By Keith Tomasek, Sept 22, 2017
Mike Shara is an actor I’ve enjoyed watching emerge from the Stratford Festival company.
His acting chops notably improved from production to production and then he disappeared from the Festival stage.
The good news is he’s back on stage, acting in “A Few Good Men” at Theatre Aquarius in Hamilton.
Conveniently located roughly 85 minutes from southwestern Ontario and Toronto, Theatre Aquarius is a manageable drive for actors and audiences, so the stellar cast assembled by director Ted Dykstra will be a draw for audiences from all over.
I had the opportunity to ask Shara a few questions about his return to the stage.
1) In the film “A Few Good Men” your character was played by Tom Cruise and it’s become an iconic portrayal. What advice can you give to emerging actors to help them approach a character so ensconced in pop culture?
I’ve seen the movie about 10 times and I will fully cop to having realized a few times during rehearsals that I was kind of being influenced by what I’d seen Tom Cruise do in it and had to almost consciously un-do it for the first few days.
It became easier to make it my own as time wore on and I think the biggest reason for that is that I’m doing the show with totally different actors.
So, having done it the long/wrong way, my advice to a young actor would be to count on your fellow actors. The more you immerse yourself with them and what they’re giving you, the easier it will be to forget whatever pre-ordained notions you might have had.
2) Your character grows from an immature and privileged lawyer into a virtuous, and daring advocate. How does this character’s arc compare to other roles you’ve played?
It is kind of the chronicle of his evolution from a smart-ass, Peter Pan-type to a man who stands for something. Those stories appeal to me (and, audiences, I think), because we can recognize ourselves in them. I see a lot of myself in that sort of narrative.
The last few years have been like that for me personally. I’ve shed a LOT of nonsense, a lot of baggage and a lot of self-protective crap and it’s been a really challenging, but ultimately positive thing.
It’s not unlike Cornelius Hackl in the Matchmaker, though obviously the setting and circumstances are different.
3) Ted Dykstra is directing the production. What has been your experience working with him?
I knew who Ted was, of course, but we’d never really even met until this spring when we were on an episode of “Orphan Black” together and chatted a bit. This was our first real collaboration, though.
I love his style of directing.
He’s confident enough in his own work and in his actors that he never needs to pin a scene down to the point where it can’t continue to evolve and play differently each night. He’s not trying to chain his actors to a ‘set piece’ to just be parroted every night in the exact same way.
He wants us to explore the full range of things each scene might be and then allow room for all of those possibilities to bubble up each time it happens.
He also is smart enough to know that when a room is loose and fun it results in better work. We’ve all laughed ourselves silly at times during this process and we’ve also all worked our tails off.

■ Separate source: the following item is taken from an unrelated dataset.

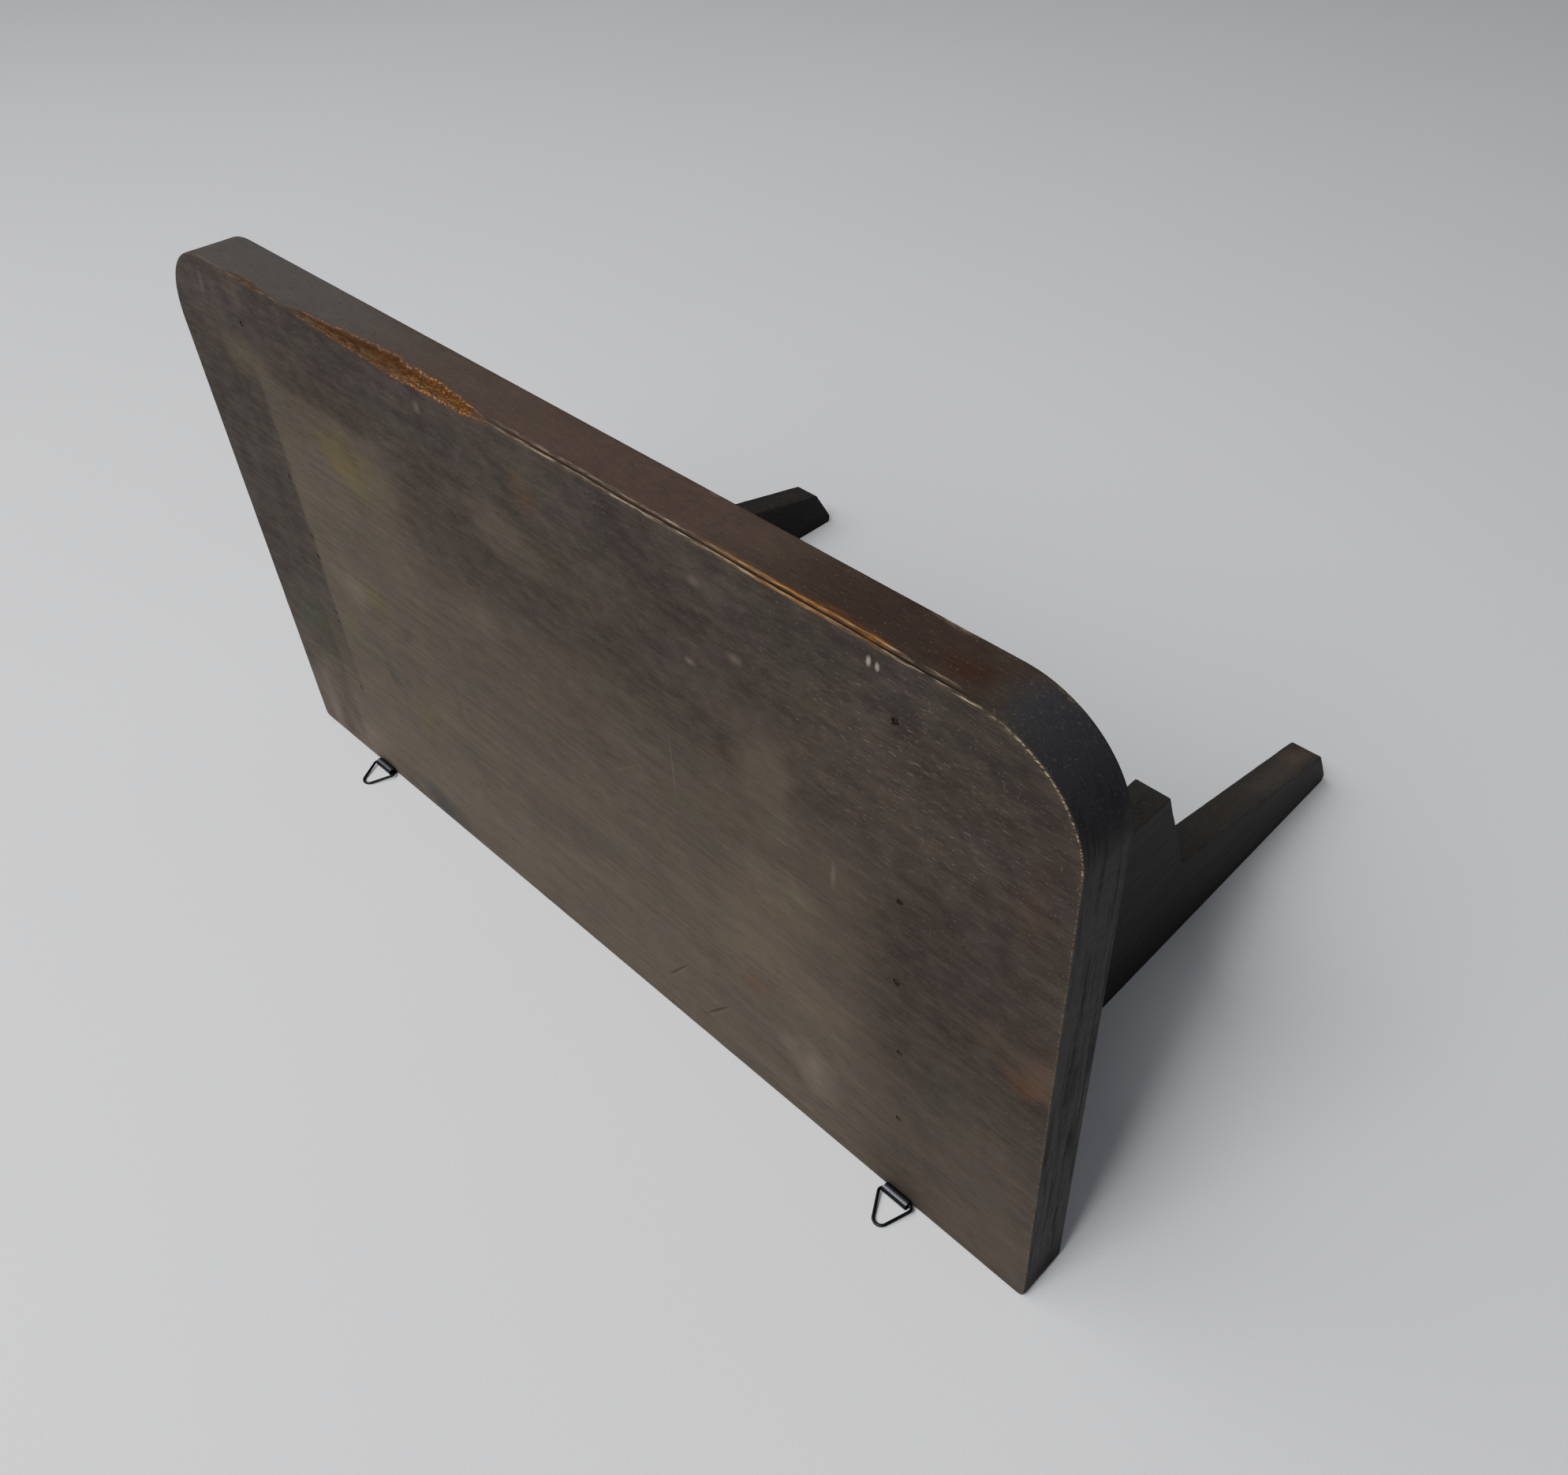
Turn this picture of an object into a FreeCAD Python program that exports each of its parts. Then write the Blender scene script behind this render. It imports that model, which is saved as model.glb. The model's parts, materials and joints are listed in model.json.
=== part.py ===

Those two things do not have to be binary. In fact, they go together well. He knows its called a play for a reason and he’s got us all pulling on the same rope together.
I’m really glad to have had the chance to work with him.
4) Aaron Sorkin, who first wrote “A few Good Men” for the stage soon transitioned to writing for film and TV. You’ve been away from the stage for two years, working in film and TV.
What is it about Sorkin’s writing style that makes it so suited to TV and film?
This play, even though it was his first and pre-dates any of his tv/film stuff, is very film-like. Many scenes are less than a minute long and there are a lot of scene changes.
He can be tricky because by now we all think we know what Sorkin scripts are supposed to sound like. There’s an rhythm and an alacrity of thought and speech that they demand that’s very enjoyable when its done well and what I found challenging was to fight the instinct to go fast just for the sake of having the scenes sound ‘Sorkin-like’.
There’s a lot of meat on those bones, too, and the mistake is to just make it ‘sound’ clever without exploring what’s inside this stuff.
He’s very economical with his writing, which is why its so good for television and which is also very different from a lot of older plays that I used to do, but there’s just as much going on with Sorkin’s stuff.
Perhaps its just a bit more subtextual. I had to remind myself of that every time I started to try to ‘sound right’ – to remember to walk before I ran.
5) What is your favourite Sorkin script – A TV Series or Film.
That’s tough. I love “Moneyball.” I love “The Social Network” and this one, too. Honestly, my favourite is “Charlie Wilson’s War,” though. I love that story (it was a great book first), but I just love that film. Philip Seymour Hoffman is terrific and Tom Hanks is just a treat. I just smile through that entire movie.